== Goal ==
Please repeat the records below exactly, from the first line through the line containing "and uneven gloss.", and nothing more.

== Items ==
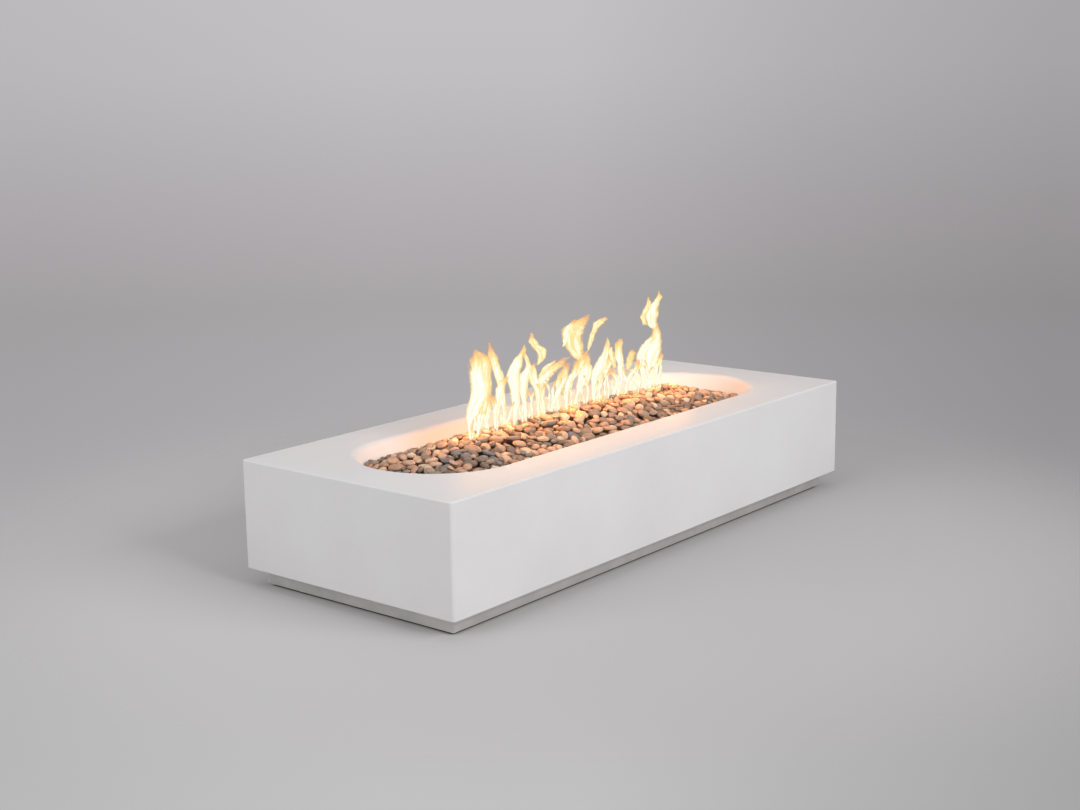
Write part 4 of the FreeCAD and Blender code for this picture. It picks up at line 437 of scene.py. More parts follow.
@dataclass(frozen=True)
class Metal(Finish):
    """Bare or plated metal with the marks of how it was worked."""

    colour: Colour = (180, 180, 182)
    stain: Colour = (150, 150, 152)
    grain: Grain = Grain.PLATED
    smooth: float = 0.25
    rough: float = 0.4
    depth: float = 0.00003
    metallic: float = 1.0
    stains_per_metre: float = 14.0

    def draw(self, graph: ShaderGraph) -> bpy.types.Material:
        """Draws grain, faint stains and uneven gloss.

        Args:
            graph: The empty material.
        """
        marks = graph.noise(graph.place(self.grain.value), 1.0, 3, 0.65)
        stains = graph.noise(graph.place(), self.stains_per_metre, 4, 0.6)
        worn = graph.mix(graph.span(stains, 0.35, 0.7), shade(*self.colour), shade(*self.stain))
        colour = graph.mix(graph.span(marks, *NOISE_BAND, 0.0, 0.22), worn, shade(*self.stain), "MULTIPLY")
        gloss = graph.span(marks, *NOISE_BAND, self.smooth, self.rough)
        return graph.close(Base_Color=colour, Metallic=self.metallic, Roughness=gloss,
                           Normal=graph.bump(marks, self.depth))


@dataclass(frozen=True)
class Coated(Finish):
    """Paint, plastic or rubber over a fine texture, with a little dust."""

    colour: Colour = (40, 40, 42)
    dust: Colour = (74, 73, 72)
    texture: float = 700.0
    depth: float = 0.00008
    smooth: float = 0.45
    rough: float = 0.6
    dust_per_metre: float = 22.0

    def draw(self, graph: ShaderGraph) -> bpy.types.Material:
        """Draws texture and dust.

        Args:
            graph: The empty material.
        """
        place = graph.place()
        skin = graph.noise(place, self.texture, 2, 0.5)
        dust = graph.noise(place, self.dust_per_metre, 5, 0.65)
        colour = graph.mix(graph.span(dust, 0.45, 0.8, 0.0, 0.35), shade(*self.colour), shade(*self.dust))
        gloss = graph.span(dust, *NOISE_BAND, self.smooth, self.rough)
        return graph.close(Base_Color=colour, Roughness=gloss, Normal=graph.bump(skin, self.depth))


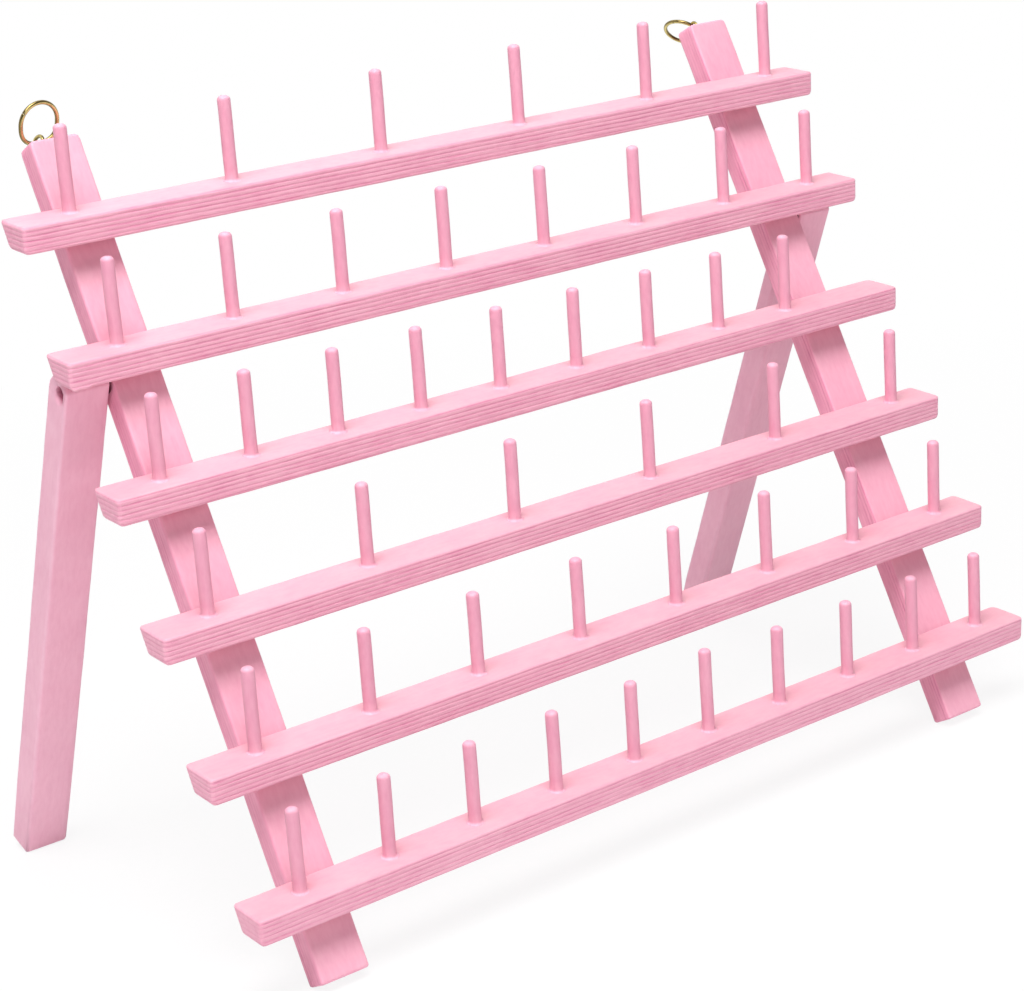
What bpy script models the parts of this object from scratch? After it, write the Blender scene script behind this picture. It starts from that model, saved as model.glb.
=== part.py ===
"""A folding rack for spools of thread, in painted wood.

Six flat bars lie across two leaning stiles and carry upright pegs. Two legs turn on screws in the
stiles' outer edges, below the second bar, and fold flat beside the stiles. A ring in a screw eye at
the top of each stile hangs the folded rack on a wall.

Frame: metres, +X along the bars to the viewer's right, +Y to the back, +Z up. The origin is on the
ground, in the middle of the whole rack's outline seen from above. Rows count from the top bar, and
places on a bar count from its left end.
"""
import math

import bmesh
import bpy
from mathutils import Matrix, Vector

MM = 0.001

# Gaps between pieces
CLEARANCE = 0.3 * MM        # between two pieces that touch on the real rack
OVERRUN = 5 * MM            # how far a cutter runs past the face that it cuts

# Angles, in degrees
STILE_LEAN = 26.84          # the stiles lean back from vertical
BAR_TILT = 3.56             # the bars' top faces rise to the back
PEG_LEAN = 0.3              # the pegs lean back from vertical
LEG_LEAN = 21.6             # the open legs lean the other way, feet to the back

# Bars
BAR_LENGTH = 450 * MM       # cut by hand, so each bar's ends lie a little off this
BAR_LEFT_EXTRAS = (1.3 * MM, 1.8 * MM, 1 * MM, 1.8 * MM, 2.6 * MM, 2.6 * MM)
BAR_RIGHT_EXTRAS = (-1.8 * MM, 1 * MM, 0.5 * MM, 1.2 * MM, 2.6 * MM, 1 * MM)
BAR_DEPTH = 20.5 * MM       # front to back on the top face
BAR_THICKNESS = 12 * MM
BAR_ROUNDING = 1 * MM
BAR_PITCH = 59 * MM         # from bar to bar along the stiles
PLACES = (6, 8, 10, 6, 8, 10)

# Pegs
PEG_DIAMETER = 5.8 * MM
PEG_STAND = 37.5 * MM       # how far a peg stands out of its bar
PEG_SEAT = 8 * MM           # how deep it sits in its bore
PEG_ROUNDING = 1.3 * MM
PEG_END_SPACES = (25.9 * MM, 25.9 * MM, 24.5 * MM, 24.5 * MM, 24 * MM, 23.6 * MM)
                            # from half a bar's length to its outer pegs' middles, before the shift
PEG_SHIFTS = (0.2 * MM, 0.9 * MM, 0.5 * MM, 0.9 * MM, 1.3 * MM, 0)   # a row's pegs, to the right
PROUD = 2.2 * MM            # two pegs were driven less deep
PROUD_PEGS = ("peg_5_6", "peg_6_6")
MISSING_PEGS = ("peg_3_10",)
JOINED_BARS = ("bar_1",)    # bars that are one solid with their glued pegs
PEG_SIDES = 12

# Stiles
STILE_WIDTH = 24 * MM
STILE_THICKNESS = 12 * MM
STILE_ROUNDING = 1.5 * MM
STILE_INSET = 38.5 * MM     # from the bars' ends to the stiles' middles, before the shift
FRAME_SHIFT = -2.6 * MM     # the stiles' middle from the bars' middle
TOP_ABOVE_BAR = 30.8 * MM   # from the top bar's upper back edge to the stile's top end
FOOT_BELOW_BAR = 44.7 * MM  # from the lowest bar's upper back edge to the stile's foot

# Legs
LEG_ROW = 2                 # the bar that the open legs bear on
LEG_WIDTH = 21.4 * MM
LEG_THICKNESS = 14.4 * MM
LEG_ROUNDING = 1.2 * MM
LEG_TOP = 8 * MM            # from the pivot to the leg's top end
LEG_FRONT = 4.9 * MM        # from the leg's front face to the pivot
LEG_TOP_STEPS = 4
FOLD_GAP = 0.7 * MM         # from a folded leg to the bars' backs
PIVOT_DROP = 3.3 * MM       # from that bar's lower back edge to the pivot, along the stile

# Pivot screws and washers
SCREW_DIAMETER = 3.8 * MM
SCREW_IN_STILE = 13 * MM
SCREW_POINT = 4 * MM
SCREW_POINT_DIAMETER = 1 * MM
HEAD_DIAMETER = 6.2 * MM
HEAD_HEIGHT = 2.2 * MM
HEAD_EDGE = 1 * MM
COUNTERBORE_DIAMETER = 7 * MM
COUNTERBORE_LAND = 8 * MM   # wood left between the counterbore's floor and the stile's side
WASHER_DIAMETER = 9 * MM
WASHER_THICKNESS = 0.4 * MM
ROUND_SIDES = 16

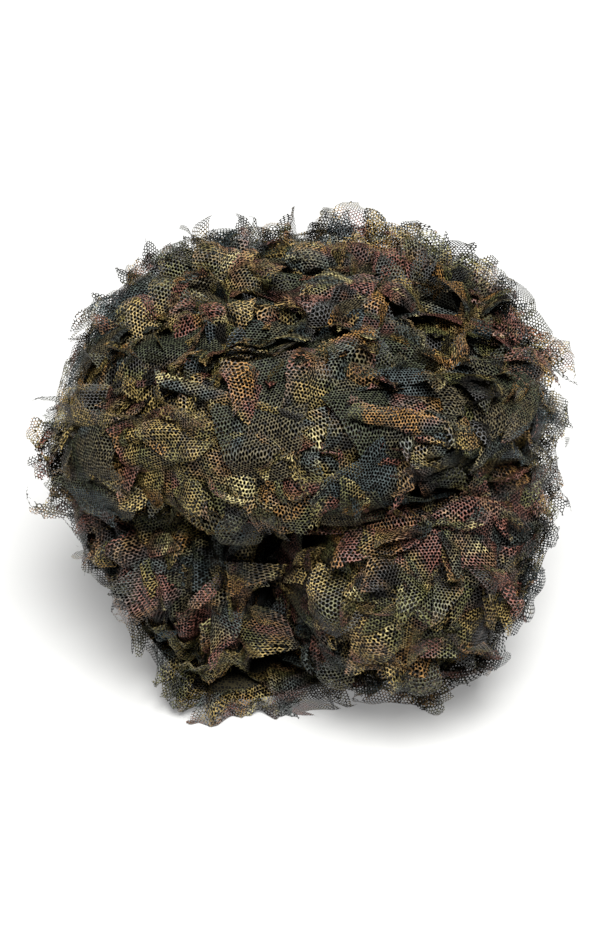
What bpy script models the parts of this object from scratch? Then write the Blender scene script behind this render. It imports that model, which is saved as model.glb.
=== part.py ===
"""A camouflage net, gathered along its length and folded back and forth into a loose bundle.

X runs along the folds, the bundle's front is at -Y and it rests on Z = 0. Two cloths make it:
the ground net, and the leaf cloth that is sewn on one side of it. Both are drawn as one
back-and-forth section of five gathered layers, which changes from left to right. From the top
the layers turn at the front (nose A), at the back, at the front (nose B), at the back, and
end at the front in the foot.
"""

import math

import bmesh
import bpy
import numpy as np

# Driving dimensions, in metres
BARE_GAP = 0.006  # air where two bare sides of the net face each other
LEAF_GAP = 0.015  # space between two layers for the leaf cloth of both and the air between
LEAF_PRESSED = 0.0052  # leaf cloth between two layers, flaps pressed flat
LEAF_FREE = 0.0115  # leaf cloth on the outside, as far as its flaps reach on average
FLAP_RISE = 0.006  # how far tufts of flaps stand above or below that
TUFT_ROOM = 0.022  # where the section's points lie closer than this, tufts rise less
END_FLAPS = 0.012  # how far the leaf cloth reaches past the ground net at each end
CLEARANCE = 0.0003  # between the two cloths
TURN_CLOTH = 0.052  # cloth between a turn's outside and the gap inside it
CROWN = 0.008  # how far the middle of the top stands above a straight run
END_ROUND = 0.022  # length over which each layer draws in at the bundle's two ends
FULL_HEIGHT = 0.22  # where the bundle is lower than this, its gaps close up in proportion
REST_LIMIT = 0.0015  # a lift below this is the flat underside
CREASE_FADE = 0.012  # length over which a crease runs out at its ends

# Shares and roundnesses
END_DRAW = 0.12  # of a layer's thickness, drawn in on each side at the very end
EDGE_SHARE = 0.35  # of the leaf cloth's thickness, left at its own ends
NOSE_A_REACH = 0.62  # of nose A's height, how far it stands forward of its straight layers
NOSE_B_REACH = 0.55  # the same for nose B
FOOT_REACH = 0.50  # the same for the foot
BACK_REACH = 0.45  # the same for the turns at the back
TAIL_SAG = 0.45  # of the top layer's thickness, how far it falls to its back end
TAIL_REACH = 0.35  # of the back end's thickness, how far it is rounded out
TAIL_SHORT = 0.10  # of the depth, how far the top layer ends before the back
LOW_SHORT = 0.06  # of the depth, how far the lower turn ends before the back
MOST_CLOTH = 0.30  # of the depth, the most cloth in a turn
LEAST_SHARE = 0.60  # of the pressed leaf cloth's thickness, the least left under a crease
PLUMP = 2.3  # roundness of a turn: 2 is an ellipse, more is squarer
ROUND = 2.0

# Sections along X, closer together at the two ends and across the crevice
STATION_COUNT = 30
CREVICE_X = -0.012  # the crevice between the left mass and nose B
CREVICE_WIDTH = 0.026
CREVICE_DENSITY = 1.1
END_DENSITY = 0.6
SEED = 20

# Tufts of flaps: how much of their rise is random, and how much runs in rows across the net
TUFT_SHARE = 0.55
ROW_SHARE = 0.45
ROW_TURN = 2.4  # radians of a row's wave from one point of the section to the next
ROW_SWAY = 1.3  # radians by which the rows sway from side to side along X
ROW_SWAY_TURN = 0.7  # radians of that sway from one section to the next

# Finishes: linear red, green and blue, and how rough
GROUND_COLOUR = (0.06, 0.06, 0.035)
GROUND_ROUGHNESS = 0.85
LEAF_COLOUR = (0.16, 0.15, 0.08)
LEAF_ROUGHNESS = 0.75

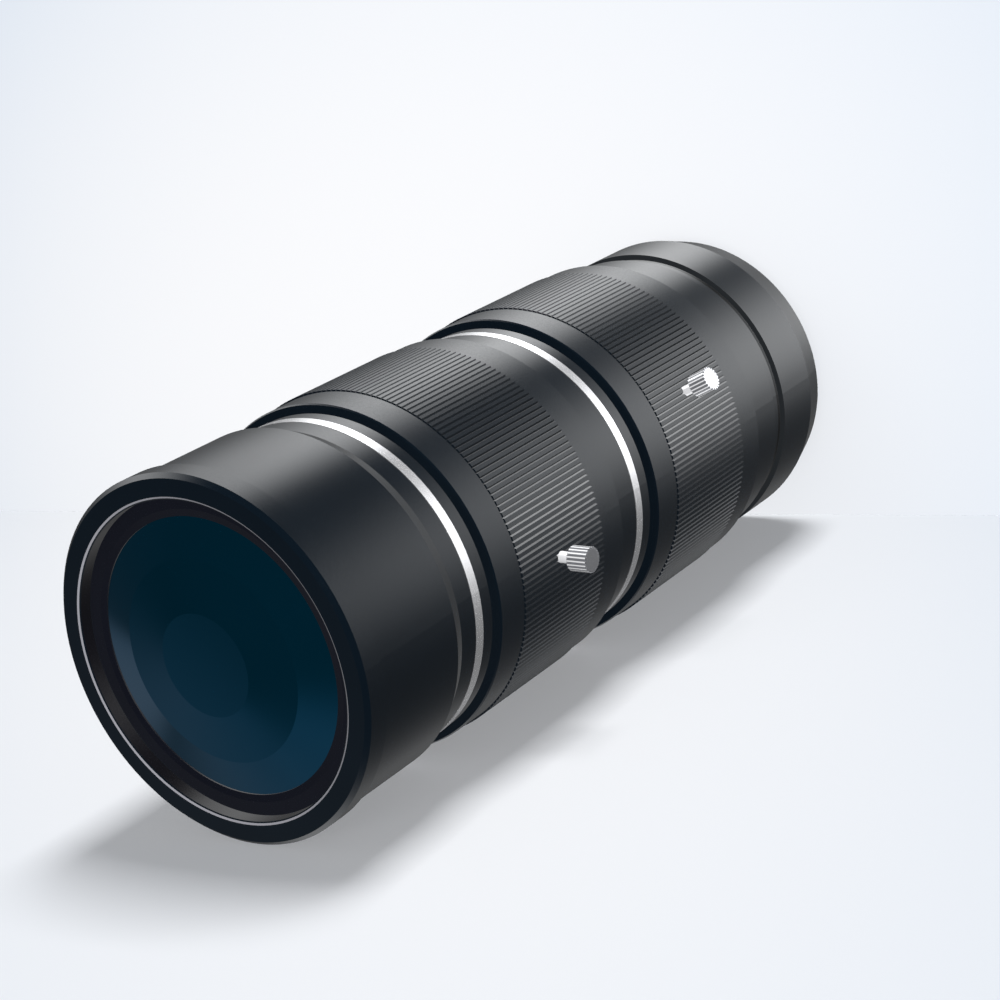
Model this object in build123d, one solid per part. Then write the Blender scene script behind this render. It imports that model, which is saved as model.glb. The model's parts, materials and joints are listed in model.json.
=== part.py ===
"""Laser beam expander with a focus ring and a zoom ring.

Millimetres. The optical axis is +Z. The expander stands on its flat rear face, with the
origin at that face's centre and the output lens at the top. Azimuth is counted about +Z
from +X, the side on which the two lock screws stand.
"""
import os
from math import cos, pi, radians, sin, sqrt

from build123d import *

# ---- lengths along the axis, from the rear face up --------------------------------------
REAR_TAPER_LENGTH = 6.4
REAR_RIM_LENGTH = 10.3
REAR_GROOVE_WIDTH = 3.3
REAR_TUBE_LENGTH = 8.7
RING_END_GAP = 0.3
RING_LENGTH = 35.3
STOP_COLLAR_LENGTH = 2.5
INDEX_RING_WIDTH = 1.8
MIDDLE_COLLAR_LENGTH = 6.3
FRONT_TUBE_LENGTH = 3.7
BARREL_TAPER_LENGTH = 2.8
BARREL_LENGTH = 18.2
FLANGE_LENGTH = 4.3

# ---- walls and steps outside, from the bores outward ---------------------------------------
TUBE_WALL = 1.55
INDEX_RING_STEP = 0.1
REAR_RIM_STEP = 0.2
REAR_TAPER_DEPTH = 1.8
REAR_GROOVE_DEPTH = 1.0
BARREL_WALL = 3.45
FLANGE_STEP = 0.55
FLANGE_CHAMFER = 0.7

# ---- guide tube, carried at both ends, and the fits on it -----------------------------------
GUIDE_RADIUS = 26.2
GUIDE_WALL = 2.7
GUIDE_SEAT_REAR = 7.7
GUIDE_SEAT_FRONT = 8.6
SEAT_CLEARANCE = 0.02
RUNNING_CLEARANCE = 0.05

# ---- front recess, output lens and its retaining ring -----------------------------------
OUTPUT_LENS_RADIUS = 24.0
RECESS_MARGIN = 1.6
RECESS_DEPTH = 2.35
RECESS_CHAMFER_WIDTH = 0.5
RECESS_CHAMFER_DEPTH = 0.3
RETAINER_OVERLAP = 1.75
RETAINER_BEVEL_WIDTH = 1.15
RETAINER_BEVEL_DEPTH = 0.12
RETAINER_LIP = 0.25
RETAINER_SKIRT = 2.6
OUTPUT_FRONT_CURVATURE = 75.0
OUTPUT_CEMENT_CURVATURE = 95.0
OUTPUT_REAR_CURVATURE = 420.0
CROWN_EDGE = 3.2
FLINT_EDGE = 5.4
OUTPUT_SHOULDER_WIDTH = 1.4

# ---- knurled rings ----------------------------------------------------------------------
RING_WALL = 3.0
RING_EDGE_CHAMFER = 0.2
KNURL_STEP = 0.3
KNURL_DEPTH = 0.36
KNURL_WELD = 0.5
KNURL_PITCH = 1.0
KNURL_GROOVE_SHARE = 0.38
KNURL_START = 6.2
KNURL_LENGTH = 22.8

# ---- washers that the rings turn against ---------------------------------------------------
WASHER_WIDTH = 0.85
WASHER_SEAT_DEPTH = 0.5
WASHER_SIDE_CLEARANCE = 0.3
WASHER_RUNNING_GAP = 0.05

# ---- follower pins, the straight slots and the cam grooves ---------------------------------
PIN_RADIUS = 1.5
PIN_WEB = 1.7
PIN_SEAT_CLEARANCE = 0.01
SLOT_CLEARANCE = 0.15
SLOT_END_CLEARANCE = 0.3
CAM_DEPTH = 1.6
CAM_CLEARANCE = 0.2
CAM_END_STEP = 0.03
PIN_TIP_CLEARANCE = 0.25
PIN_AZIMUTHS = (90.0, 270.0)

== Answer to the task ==
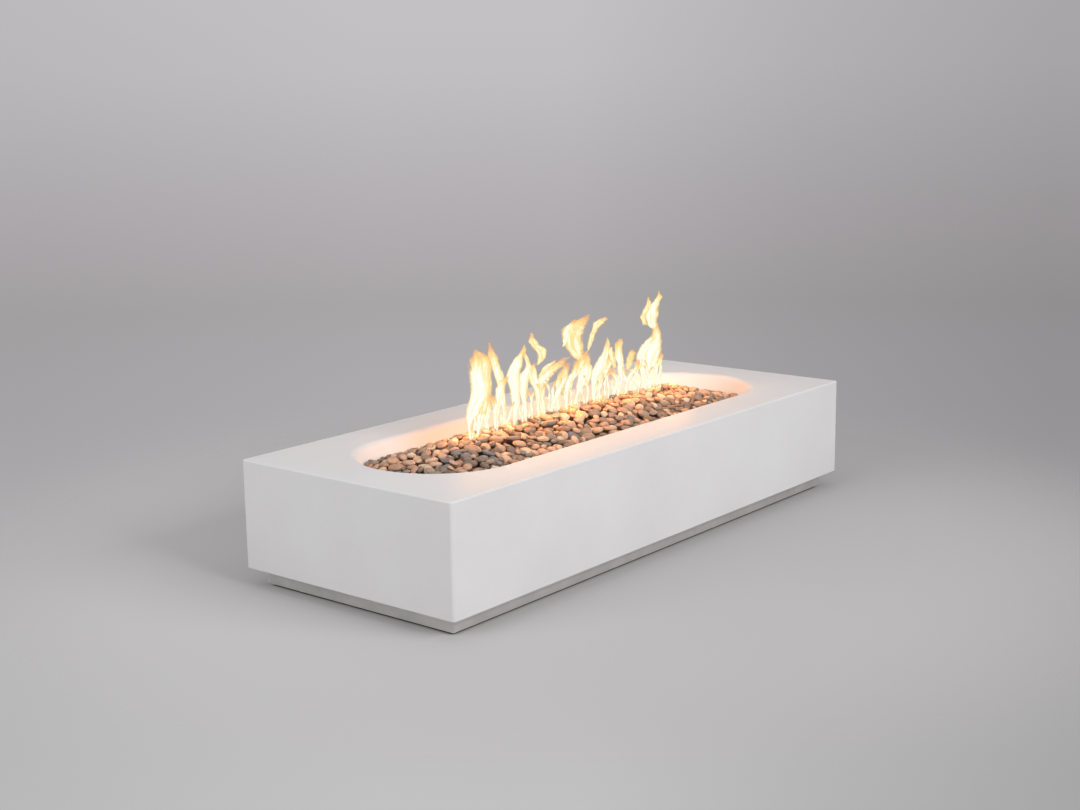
Write part 4 of the FreeCAD and Blender code for this picture. It picks up at line 437 of scene.py. More parts follow.
@dataclass(frozen=True)
class Metal(Finish):
    """Bare or plated metal with the marks of how it was worked."""

    colour: Colour = (180, 180, 182)
    stain: Colour = (150, 150, 152)
    grain: Grain = Grain.PLATED
    smooth: float = 0.25
    rough: float = 0.4
    depth: float = 0.00003
    metallic: float = 1.0
    stains_per_metre: float = 14.0

    def draw(self, graph: ShaderGraph) -> bpy.types.Material:
        """Draws grain, faint stains and uneven gloss.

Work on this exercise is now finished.